A question by Furstenberg

Yesterday I was talking about some properties of different dimensions with Furstenburg. Somehow I mentioned Kekaya, and he told me about the following question he has been longing to solve (which is amazingly many similarities to Kekaya):

For set S \in \mathbb{R}^2, if \exists \delta>0 s.t. for all direction \theta, \exists line l with direction \theta s.t. \dim (l \cap S) > \delta . Does it follow that \dim(A) \geq 1 ?

Note that a stronger conjecture would be \dim(A) is at least 1+\delta which when taking \delta = 1 would give a generalization of the 2-dimensional Kekaya. (i.e. instead of having to have a line segment, we only require a 1-dimension set in each direction)

Reviewing the proofs of the 2-dimsional Kekaya, I found they all rely on the fact that the line segment is connected…Hence it might be interesting to even find an answer to the following question:

If A \subseteq \mathbb{R}^2 contains a measure 1 set in every direction, does it follow that \dim(A)=2?

Billiards

Amie Wilkinson asked me the following question some time ago:

Given a smooth convex Jordan curve J \subseteq \mathbb{R}^2, consider the billiard map \varphi: J \times (0, \pi) \rightarrow J \times (0, \pi), let \pi_\theta: J \times (0, \pi) \rightarrow (0, \pi) be the projection.

a) If \forall (p, \theta) \in J \times (0, \pi), \pi_\theta \circ \varphi (p, \theta) = \theta, does this imply J is a circle?

(Yes, in fact we only need \varphi to fix the second component of points in \{p, q \} \times (0, \pi) for a chosen pair of points p, q. Classical geometry)

b) If \forall p \in J, \pi_\theta \circ \varphi (p, \pi/2) = \pi/2, does this imply J is a circle?

(No, my example was a cute construction that attaches six circular arcs together)

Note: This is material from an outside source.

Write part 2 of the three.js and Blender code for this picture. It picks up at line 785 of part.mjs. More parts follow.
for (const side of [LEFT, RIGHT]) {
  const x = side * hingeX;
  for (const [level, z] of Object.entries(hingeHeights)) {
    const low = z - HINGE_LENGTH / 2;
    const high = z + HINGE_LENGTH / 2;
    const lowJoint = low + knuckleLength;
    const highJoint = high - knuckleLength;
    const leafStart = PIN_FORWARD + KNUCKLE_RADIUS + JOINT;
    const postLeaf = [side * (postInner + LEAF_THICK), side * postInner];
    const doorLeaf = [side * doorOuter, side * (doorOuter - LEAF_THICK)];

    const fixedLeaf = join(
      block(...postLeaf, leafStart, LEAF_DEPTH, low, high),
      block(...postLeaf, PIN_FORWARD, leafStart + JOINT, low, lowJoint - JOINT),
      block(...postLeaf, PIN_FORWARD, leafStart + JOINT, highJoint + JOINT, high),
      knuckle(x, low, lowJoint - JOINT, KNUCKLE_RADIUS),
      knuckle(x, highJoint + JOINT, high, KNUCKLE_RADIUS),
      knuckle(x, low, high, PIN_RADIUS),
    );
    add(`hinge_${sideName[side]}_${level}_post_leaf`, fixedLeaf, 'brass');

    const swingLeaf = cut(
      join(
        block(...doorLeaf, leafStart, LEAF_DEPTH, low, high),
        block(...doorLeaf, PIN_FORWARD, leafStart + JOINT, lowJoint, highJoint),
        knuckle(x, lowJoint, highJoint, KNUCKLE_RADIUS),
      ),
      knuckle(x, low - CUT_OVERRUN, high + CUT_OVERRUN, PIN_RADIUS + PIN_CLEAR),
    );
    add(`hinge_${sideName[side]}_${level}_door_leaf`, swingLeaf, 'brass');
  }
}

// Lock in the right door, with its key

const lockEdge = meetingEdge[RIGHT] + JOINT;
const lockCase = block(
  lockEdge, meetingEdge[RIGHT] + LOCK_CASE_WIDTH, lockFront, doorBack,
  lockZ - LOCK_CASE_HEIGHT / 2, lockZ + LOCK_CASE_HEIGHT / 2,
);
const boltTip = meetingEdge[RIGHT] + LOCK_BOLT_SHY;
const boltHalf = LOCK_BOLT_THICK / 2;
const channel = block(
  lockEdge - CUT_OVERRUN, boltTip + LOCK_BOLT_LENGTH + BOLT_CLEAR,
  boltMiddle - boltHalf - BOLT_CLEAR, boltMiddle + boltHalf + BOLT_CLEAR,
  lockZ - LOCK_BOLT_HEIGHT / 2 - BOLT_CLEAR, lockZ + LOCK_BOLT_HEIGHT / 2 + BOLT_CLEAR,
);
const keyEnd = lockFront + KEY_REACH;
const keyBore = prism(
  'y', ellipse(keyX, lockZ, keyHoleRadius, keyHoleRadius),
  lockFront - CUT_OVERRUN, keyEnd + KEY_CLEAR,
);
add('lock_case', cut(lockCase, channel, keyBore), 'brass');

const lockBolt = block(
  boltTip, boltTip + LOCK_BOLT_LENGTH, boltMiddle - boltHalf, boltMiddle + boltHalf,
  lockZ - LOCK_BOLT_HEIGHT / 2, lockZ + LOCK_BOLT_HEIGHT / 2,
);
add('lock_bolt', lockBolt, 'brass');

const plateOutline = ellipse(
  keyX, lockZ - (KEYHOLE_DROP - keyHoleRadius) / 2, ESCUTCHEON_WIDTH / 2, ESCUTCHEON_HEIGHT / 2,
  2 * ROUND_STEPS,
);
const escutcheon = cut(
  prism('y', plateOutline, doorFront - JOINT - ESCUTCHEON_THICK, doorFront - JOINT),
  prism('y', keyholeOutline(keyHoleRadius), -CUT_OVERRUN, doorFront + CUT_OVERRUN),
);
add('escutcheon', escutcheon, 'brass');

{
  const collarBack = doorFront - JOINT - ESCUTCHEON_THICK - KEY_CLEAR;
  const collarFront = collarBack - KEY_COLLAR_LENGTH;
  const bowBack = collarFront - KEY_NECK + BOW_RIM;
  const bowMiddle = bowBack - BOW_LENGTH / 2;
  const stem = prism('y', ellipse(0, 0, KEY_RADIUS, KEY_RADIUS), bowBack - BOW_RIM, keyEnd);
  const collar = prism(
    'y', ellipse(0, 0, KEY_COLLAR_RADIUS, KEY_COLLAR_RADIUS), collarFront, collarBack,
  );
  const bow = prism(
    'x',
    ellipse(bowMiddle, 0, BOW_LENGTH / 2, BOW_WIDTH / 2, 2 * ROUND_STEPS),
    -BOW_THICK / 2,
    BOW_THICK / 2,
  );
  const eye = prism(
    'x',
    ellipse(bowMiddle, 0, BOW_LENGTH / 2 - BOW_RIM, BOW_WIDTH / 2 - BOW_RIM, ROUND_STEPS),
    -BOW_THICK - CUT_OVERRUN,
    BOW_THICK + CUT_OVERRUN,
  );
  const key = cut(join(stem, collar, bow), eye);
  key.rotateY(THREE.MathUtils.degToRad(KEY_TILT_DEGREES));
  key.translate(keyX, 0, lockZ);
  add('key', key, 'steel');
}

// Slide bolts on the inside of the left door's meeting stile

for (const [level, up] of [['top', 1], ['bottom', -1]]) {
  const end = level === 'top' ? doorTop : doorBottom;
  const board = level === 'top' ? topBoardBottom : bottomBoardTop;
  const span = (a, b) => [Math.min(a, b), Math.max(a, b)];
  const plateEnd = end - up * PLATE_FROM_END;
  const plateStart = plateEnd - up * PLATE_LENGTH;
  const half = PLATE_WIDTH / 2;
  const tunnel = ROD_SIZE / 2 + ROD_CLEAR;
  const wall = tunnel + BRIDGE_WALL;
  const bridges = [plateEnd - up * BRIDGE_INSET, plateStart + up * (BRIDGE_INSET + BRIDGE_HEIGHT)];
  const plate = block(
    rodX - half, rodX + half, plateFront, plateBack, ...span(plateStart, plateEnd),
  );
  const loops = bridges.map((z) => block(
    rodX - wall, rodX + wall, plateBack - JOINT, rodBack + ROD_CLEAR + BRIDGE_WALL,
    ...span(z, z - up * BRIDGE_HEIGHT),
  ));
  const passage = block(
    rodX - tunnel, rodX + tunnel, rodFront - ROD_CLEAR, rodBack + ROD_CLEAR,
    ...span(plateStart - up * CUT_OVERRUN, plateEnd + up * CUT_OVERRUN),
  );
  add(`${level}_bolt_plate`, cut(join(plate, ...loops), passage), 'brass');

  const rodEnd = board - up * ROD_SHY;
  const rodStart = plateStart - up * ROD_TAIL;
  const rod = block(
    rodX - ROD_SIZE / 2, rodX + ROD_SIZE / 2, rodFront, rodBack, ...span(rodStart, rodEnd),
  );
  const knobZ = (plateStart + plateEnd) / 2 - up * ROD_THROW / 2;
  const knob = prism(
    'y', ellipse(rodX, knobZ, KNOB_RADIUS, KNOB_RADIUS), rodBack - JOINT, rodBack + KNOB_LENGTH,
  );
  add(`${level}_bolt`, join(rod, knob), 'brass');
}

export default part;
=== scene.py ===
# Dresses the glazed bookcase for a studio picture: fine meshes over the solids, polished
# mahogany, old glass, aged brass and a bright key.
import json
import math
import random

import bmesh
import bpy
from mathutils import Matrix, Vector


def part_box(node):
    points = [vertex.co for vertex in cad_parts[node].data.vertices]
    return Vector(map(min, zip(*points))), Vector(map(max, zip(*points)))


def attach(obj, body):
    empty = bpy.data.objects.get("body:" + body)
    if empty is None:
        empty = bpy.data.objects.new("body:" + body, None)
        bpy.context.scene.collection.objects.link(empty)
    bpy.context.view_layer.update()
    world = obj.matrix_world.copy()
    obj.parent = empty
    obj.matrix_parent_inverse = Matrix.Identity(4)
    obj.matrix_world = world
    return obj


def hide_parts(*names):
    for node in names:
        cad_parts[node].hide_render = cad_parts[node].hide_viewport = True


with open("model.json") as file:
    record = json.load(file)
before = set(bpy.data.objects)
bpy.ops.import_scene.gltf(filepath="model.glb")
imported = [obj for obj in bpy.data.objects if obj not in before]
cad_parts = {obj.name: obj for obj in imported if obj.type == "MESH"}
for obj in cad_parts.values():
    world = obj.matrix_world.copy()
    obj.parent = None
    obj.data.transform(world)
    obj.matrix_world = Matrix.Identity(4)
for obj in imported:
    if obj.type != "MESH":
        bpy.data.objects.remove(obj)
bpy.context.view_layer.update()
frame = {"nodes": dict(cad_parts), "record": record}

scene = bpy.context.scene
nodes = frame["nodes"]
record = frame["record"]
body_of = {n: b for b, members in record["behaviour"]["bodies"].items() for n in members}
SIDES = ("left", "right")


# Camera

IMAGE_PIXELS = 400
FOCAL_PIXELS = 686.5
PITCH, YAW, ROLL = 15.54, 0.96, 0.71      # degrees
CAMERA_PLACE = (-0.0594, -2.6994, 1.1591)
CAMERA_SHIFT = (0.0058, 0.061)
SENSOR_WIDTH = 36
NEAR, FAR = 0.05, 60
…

c) What’s the smallest set S \subseteq (0, \pi) s.t. if \varphi fixes the second component on J \times S then J has to be a circle?

I am still thinking about c)…My guess is that any sub interval would work, and of course any dense subset inside a given set works equally well as the whole set…

But is it possible to have only finitely many angles? Maybe even two angles?